学校共同体では、子どもたちの自治を尊重します。そこでは、学年の違いによる発言権の違いはなく、年齢が小さい子も大きい子も平等に参加します。また、ファミリーグループの中だけではなく、全校規模でのアクティビティや、高学年と低学年の子どもたちの交流が推進されます。
保護者には、自分の子どもだけでなく、学校に通うすべての子どもたちのために、学校活動に積極的に参加してもらいます。

5. ペダゴジカル・シチュエーション(子ども学的状況)作り

学校における活動は、常に、ペダゴジカル・シチュエーションを作って実施されます。それは、教育学・心理学・脳科学など、人間の発達、子どもの発達に関する最新の科学的研究の成果を常に考慮しながら、子どもたちの発達段階に応じたできるだけ良い環境や企画のもとで活動を行えるようにすることを意味しています。

ペダゴジカル・シチュエーションには大きく二つあり、一つは物理的環境(ハードな側面)、もう一つは人的環境(ソフトな側面)です。前者は、教室の形、設備の配置、学校内のスペースの使い方、校庭のデザインなどに関わり、後者は、グループ構成、時間割の作り方、教職員の役割分担、カリキュラム、特別活動や課外活動の企画などに関わるものです。

6. 自由と秩序

静寂の学校

ペーターセンは、子どもたちは、「学校に行き始めた最初の日から、自由に、自主的に学び、極めて自立的で、自分がいつどう動くかについて完全に自由である」また「本当の意味での動きの自由だ!すなわち、子どもは教室内を、それどころか、学校内を自由に動く。

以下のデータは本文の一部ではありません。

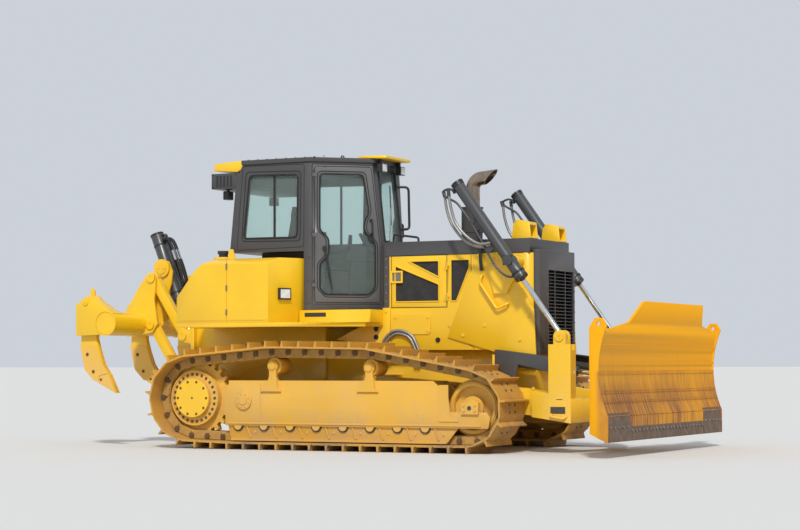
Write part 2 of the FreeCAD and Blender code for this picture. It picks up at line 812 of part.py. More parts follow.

どの子も、完全に出たり入ったりする自由を持っているし、そういう自分の自由についてグループの子どもたちに対して責任を持っている。動くことは成長の過程にある子どもの身体にとっては食べ物に等しい。それを遮ることは、子どもの健康を害することに他ならない」と言っています。

しかし、唯一のルールとして、「教室で起こっても良いこととは、すべての人がともに欲していること、学校での秩序ある共同生活と仕事とを、この教室内にいるすべての人にとって、ちゃんと、しかも美しい形で保証するものであることのことだ」とも言っており、結果的に、学校は、子どもたちが、今やるべきことが何かを自覚して、責任を持って、他者の迷惑にならない形で実施しており、その帰結として、イエナプランの学校は「静寂の学校」と言われるほど、皆が静かにその時の課題に取り組んでいるという姿が実現されると言っています。

これは、個々の子どもが自分の自由を他者に対する尊重心とともに行使できていることを意味しています。イエナプラン教育が、個別の子どもの発達だけを強調しているのではなく、子どもの発達は、そもそも、他者の存在が意識されており、その他者との平等で相互に尊重し合う関係に基づく協働を通して、社会に出ていく準備をするものであることを意味しています。